O encontro reuniu comunidades indígenas, quilombolas, quebradeiras de coco babaçu e camponesas, ativistas, pesquisadores, advogados populares, assentados e acampados em luta pela reforma agrária, lideranças de sindicatos, organizações e movimentos sociais, oriundos de diversos estados brasileiros e também de outros países impactados pelos monocultivos, como Espírito Santo, Bahia, Rio de Janeiro, São Paulo e Maranhão, além de Argentina e Uruguai.
Da parte das comunidades do território quilombola tradicional do Sapê do Norte, localizado em São Mateus e Conceição da Barra, no norte do Estado, o foco é a titulação do território, já certificado pela Fundação Cultural Palmares. “Fortalecer as comunidades para adquirir nosso espaço territorial. O Estado precisa demarcar essas áreas que historicamente nós somos donos. Precisamos defender nossa cultura, nossa religião, o meio ambiente. Como está hoje, destruíram tudo. Regaçaram com a Mata Atlântica pra plantar essas arvores, que estão destruindo o meio ambiente”, invoca Chapoca, ressaltando uma nova ameaça, já instalada no sul da Bahia, que são as variedades transgênicas de eucalipto. “Vai destruir muito mais o meio ambiente. O governo vai ter que barrar isso, não pode permitir”, clama o líder quilombola.
Ao final do encontro, foi redigida uma carta com demandas de luta coletiva. “Queremos fortalecer essa rede para discutir e encaminhar as coisas em conjunto”.
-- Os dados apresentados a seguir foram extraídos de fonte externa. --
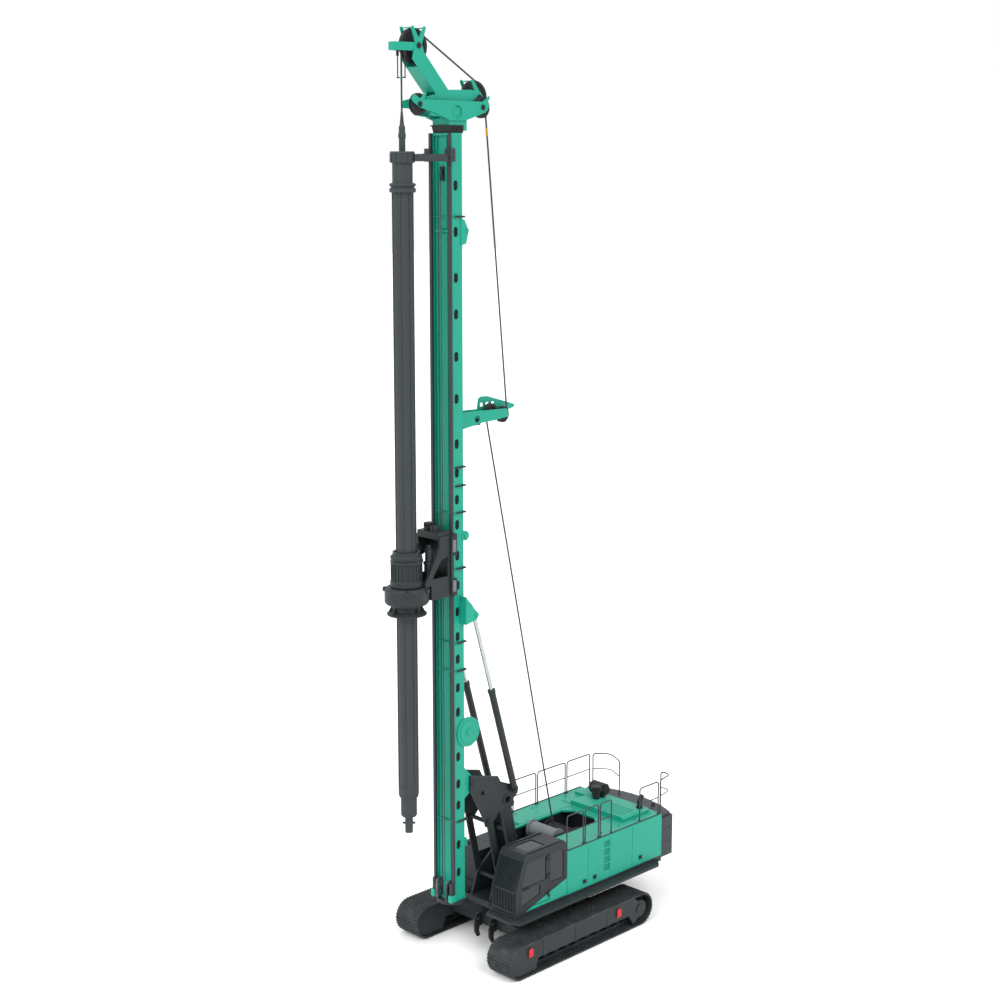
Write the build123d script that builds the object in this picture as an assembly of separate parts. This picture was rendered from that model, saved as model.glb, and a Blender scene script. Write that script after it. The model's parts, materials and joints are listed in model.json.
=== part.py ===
from build123d import *
from collections import namedtuple
import math
import os

# Rotary piling rig on tracks, with a Kelly bar, full size in millimetres.
# +X points forward to the Kelly bar, +Y to the cab side, +Z up, and the ground is z = 0.
# Every size below is measured from the slew axis. save shifts the finished pieces so
# that the origin lies under the middle of the whole machine.

os.makedirs("parts", exist_ok=True)

# Clearances that many pieces share
FIT = 0.05
PAD_FIT = 0.3
SIDE_PLAY = 5.0
OPEN_PLAY = 15.0

# Undercarriage
TRACK_LENGTH = 5900.0
TRACK_HEIGHT = 980.0
TRACK_SPREAD = 4600.0
SHOE_WIDTH = 900.0
SHOE_COUNT = 64
GROUSER = 26.0
SHOE_THICK = 34.0
CHAIN_WIDTH = 260.0
CHAIN_DEPTH = 95.0
COVER_GAP = 26.0
COVER_INSET = 60.0
COVER_SHORT = 420.0
ROLLER_RADIUS = 105.0
ROLLER_HALF = 150.0
CARRIER_RADIUS = 66.0
ROLLER_COUNT = 9
ROLLER_END = 1230.0
ROLLER_SPAN = TRACK_LENGTH - 2 * ROLLER_END
CAR_RISE = 200.0
RING_RADIUS = 860.0
RING_HEIGHT = 120.0

TRACK_MID = (TRACK_SPREAD - SHOE_WIDTH) / 2
TRACK_IN = TRACK_MID - SHOE_WIDTH / 2
TRACK_OUT = TRACK_SPREAD / 2
WHEEL_X = (TRACK_LENGTH - TRACK_HEIGHT) / 2
WHEEL_Z = TRACK_HEIGHT / 2
CHAIN_INNER = GROUSER + SHOE_THICK + CHAIN_DEPTH
RING_BOTTOM = TRACK_HEIGHT + CAR_RISE
RING_TOP = RING_BOTTOM + RING_HEIGHT

# Upper structure: deck, housings and tail
DECK_THICK = 176.0
BODY_HEIGHT = 1294.0
BODY_SIDE = 1624.0
BODY_REAR = -4110.0
BODY_INNER = 760.0
TAIL_LENGTH = 870.0
LEDGE_WIDTH = 250.0
LEDGE_THICK = 80.0
WEB_Y = 330.0
WEB_THICK = 60.0
DECK_BOTTOM = RING_TOP
DECK_TOP = DECK_BOTTOM + DECK_THICK
BODY_TOP = DECK_TOP + BODY_HEIGHT
TAIL_REACH = TAIL_LENGTH - BODY_REAR

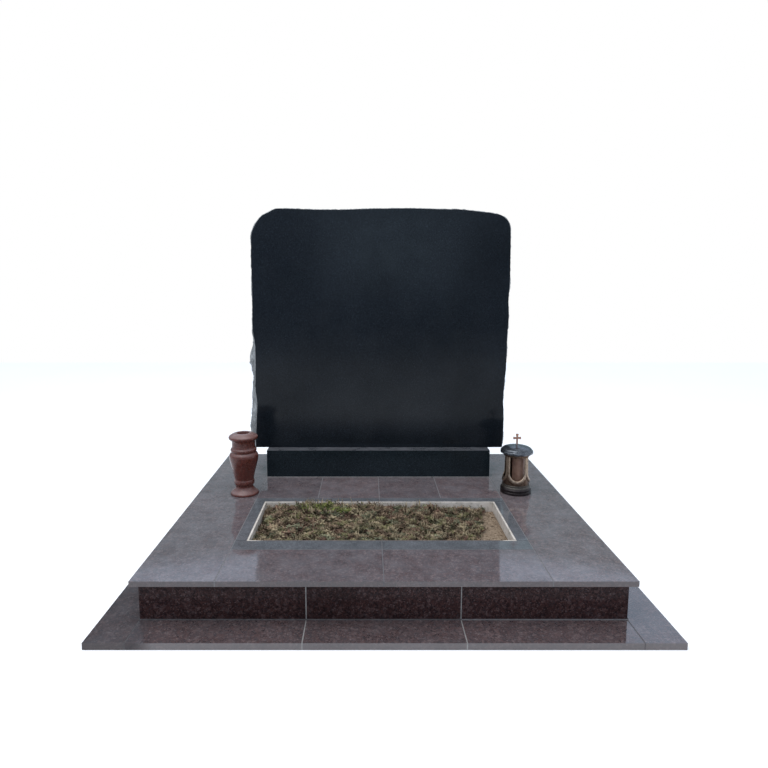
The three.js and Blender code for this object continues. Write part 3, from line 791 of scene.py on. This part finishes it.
def grout_base_foot():
    """A thin line of mortar pressed out all round the foot of the headstone's base."""
    lo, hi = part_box("headstone_base")
    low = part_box("cover_rear_1")[1].z
    top = low + FILLET
    strips = [
        ((lo.x - FILLET, lo.y - FILLET, low), (hi.x + FILLET, lo.y, top)),
        ((lo.x - FILLET, hi.y, low), (hi.x + FILLET, hi.y + FILLET, top)),
        ((lo.x - FILLET, lo.y, low), (lo.x, hi.y, top)),
        ((hi.x, lo.y, low), (hi.x + FILLET, hi.y, top)),
    ]
    add_grout("grout_base_foot", strips)


# Headstone

AROUND_STEP = 4.2 * MM
ACROSS_ROWS = 34
RING_STEPS = 12
ROW_CROWDING = 0.35  # how far the rows across the edge crowd towards its two arrises
SCOOP_SIZE = 52 * MM
SCOOP_DEPTH = 9.5 * MM
SCOOP_LEVEL = 0.55  # the scoop's value that leaves the edge where it is
QUIET_SHARE = 0.4  # depth of the scoops where the side stands out little
LIVELY_STAND = 30 * MM  # and how far it stands out where they have their full depth
FLAKE_SIZE = 17 * MM
FLAKE_DEPTH = 2.4 * MM
FLAKE_LEVEL = 0.5
CRUMB_SCALE = 170
CRUMB_DEPTH = 0.6 * MM
ARRIS_CHIP = 1.8 * MM
ARRIS_SHARE = 1 / 9  # of the thickness, over which the roughness dies away to the polished faces


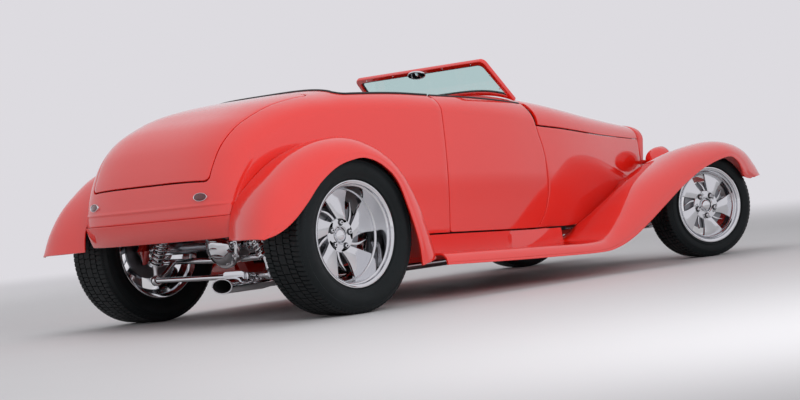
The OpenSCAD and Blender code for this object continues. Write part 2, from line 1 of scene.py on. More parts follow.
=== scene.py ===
"""Looks for the street rod roadster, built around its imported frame.

Lengths below are millimetres measured from the rear axle, as a body drawing gives them; place()
turns them into metres in the frame. +X is the nose, +Y the car's left, +Z up.
"""

import math

import bmesh
import bpy
from mathutils import Matrix, Vector


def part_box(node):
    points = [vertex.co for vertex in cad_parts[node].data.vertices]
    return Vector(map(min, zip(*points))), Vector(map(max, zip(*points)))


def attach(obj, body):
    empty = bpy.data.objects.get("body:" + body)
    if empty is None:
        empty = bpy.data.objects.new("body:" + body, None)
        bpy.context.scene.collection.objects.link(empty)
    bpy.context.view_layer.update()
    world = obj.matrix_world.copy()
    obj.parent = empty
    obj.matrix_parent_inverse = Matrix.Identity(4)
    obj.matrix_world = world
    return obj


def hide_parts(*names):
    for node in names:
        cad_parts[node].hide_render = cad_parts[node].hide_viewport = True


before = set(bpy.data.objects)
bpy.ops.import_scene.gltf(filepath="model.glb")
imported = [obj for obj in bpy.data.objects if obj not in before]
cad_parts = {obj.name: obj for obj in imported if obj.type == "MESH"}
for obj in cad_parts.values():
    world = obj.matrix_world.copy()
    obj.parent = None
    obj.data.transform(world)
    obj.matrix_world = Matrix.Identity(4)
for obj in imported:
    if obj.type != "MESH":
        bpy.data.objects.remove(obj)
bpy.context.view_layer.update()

# ------------------------------------------------------------------ places from the frame
MM = 0.001
LEFT, RIGHT = 1, -1
SIDES = ((LEFT, "l"), (RIGHT, "r"))


def centre(node):
    low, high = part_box(node)
    return (Vector(low) + Vector(high)) / 2


AXLE_X = centre("tyre_rl").x


def place(x, y, z):
    """Drawing millimetres to frame metres."""
    return Vector((AXLE_X + x * MM, y * MM, z * MM))


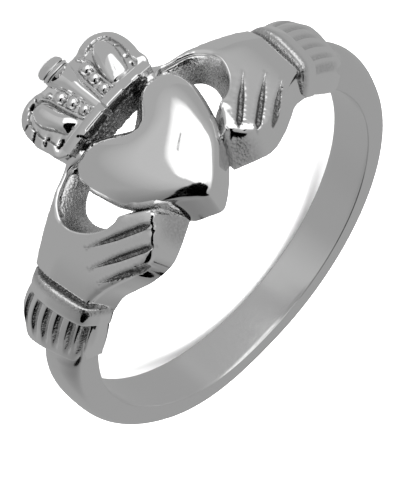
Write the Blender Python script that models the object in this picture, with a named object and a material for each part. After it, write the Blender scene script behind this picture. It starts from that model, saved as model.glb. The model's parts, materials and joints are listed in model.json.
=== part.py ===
"""A claddagh ring: two hands hold a crowned heart, cast in one piece with a D-shaped band.

The ring is drawn in its own frame first. X runs across the head from one hand to the other, Y runs along the
finger from the heart's tip to the crown, and Z runs outward through the heart. The head is a relief wrapped
round the finger hole: its plan is drawn flat, as arc length `s` along X and `c` along Y, both in millimetres,
and each piece is a wall that stands on the finger hole and ends in its own outer face at a radius `r`.
At the end the ring is laid on its side, as it rests by itself: on the tip of the crown and the back of the band.
"""
import math

import bmesh
import bpy
import numpy as np
from mathutils import Matrix, Vector
from mathutils.geometry import delaunay_2d_cdt

MM = 0.001
CORNER = "corner"

# Driving sizes, in millimetres. The finger hole is a US size 7.
HOLE_R = 8.65
PLAN_R = 9.95            # the radius at which the plan's arc lengths are measured
ROOT_R = 8.25            # pieces start here, inside the hole, and the bore cuts them flush

BAND_HALF = 1.13         # half of the band's width at the back
BAND_THICK = 1.36        # from the hole to the crest of the band, at the back
BAND_SIDE = 0.86         # height of the band's flat side before its outer face rounds over
BAND_STEPS = 81          # straight steps from one cuff round the back to the other; odd, so that one lies at the back
BAND_END = math.radians(124.0)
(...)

Povos da floresta reunidos
A carta traz um apanhado dos recentes episódios mais emblemáticos das “medidas agudas de expulsão das famílias que reivindicam seus territórios em áreas sobrepostas pelos monocultivos de eucalipto e pelo agronegócio”, citando os últimos “atentados às vidas das comunidades”, como o “assassinato do indígena Pataxó Sarã (“raiz” na língua nativa Pataxó) de 14 anos, na Terra Indígena Comexatibá (Prado/BA); o incêndio criminoso no Ponto de Memória Mesa de Santa Bárbara da Comunidade Quilombola do Linharinho (Conceição da Barra/ES); e a prisão política do Professor, Poeta e Produtor Cultural Flávio Prates após ação de despejo ocorrida na área do Acampamento Nova Trancoso (Trancoso/BA)”.
O documento ressalta também que “atreladas às ações capitalistas empresariais, estão diferentes esferas do Estado”. Esta “aliança do setor dos monocultivos de árvores com o Estado brasileiro”, sublinha, “tem raízes na ditadura militar e segue até os dias de hoje”.
Nesse contexto, são elencadas medidas necessárias a serem empreendidas pela sociedade e principalmente pelo poder público. Entre elas: a titulação coletiva dos territórios quilombolas e indígenas, com efetiva garantia da soberania destes povos sobre seus territórios; a implantação de novas terras para uma reforma agrária com princípios agroecológicos; a não liberação de novas árvores transgênicas, e o não plantio das árvores transgênicas já liberadas pela CTNBio; que a CTNBio se atenha a observação do princípio da precaução e da avaliação criteriosa e científica na liberação de transgênicos, escandalosamente não observados em suas liberações, e rotineiramente documentados, como no caso do eucalipto transgênico H421; a não aprovação do Projeto de Lei 1.366/22 que está tramitando na Câmara dos Deputados e visa retirar a silvicultura da lista de atividades “potencialmente poluidoras e utilizadoras de recursos ambientais”, retirando a necessidade de licenciamento ambiental; a maior tributação, regulação, e rigor nos processos de licenciamento ambiental e fiscalização dos monocultivos e das indústrias de celulose; a proibição da pulverização aérea de agrotóxicos; a garantia da segurança e integridade física das comunidades indígenas, quilombolas e campesinas.
Em síntese, conclui a carta: “que se defenda a vida do povo e não os interesses das empresas”.